Highlights & Insights¶
- First extension of autoregressive mesh generation to the scene level: breaks the assumption that mesh generation models are limited to single objects. A clean token sequence design enables unified decoding of poses and meshes without post-hoc layout optimization.
- Vocabulary-sharing pose tokenization is elegantly designed: bounding box corner coordinates reuse the mesh vocabulary with zero additional token overhead, adding only 16–24 tokens. Layout is recovered at inference via least-squares affine fitting.
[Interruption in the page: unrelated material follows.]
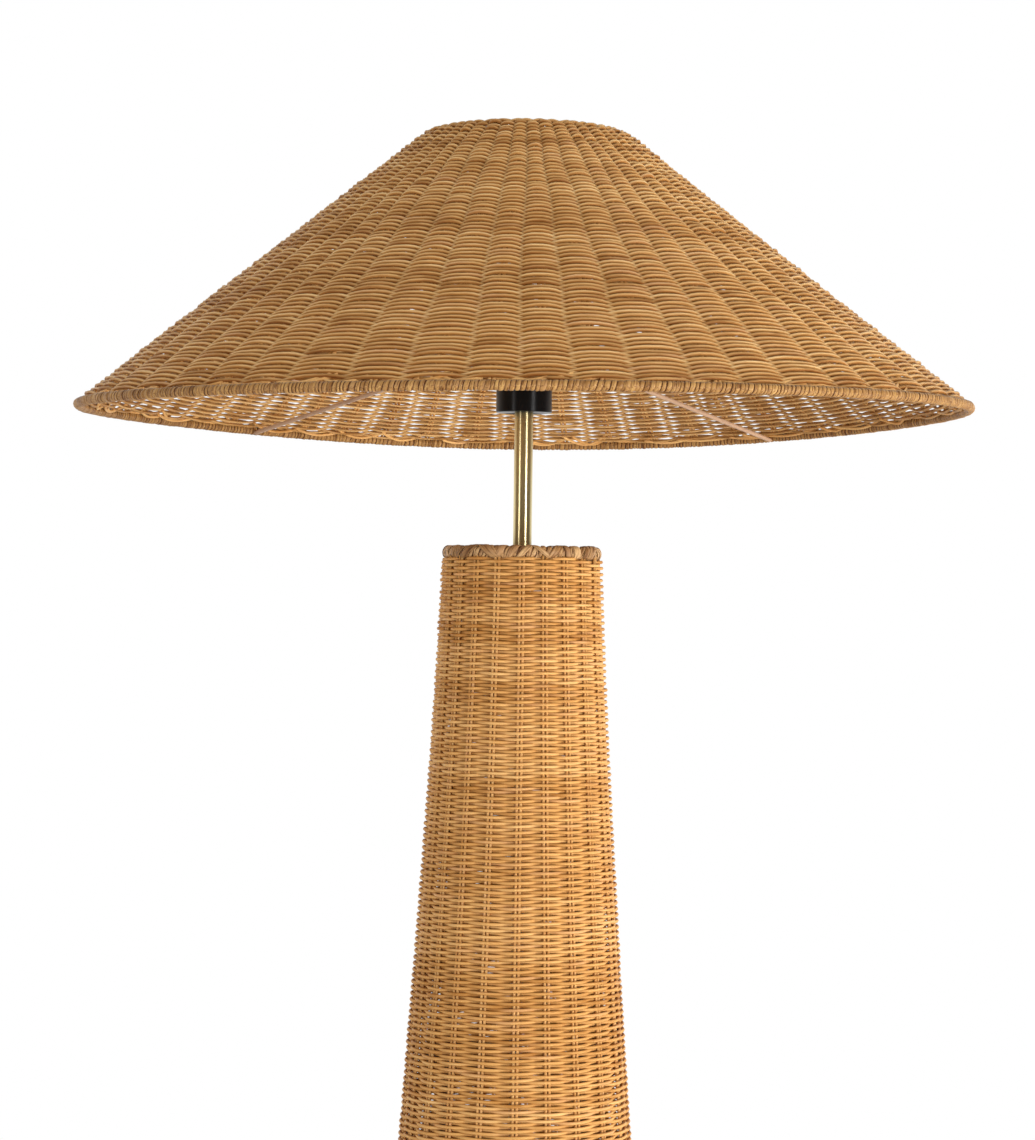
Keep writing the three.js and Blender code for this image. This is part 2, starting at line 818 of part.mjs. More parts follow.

- Emergent benefit of joint modeling: pose prediction and mesh generation mutually reinforce each other—geometric information aids localization, and pose context aids geometry completion. This synergy is unattainable in two-stage pipelines.
- Output meshes are directly usable in graphics applications (editing, rendering, simulation), whereas Marching Cubes outputs from SDF-based methods require extensive post-processing.
Limitations & Future Work¶
- Object-level geometric accuracy falls short of diffusion-based SDF methods such as DepR; autoregressive mesh generation has an inherent disadvantage on fine surface details.
- Currently trained only on 3D-FRONT indoor furniture scenes with a limited object category set.
- Relies on Grounded-SAM for segmentation and Depth Pro for depth estimation; errors in upstream models cascade through the pipeline.
- Autoregressive decoding slows down as the number of objects increases, since sequence length grows linearly.
Related Work & Insights¶
- vs. DepR: DepR uses depth-guided diffusion to generate in SDF space, achieving finer object geometry (CD 2.57 vs. 4.04), but inferior scene layout (scene CD 153.2 vs. 98.8) and requiring Marching Cubes post-processing.
- vs. MIDI: MIDI directly generates SDF in normalized scene space, avoiding layout optimization, but still requires surface extraction and achieves lower scene-level accuracy than PixARMesh.
- vs. original EdgeRunner / BPT: these models support only single-object generation; PixARMesh extends them to the scene level by injecting pixel-aligned features and scene context.
Rating¶
- Novelty: ⭐⭐⭐⭐⭐ — First mesh-native scene reconstruction; the unified tokenization design for poses and meshes is elegant.
- Experimental Thoroughness: ⭐⭐⭐⭐ — Covers both synthetic and real data with thorough ablations, but lacks comparison against more mesh generation baselines.
- Writing Quality: ⭐⭐⭐⭐⭐ — Clear writing with a complete and coherent logical chain from motivation to design to experiments.
- Value: ⭐⭐⭐⭐⭐ — Establishes a new paradigm for mesh-native scene reconstruction with significant implications for future work.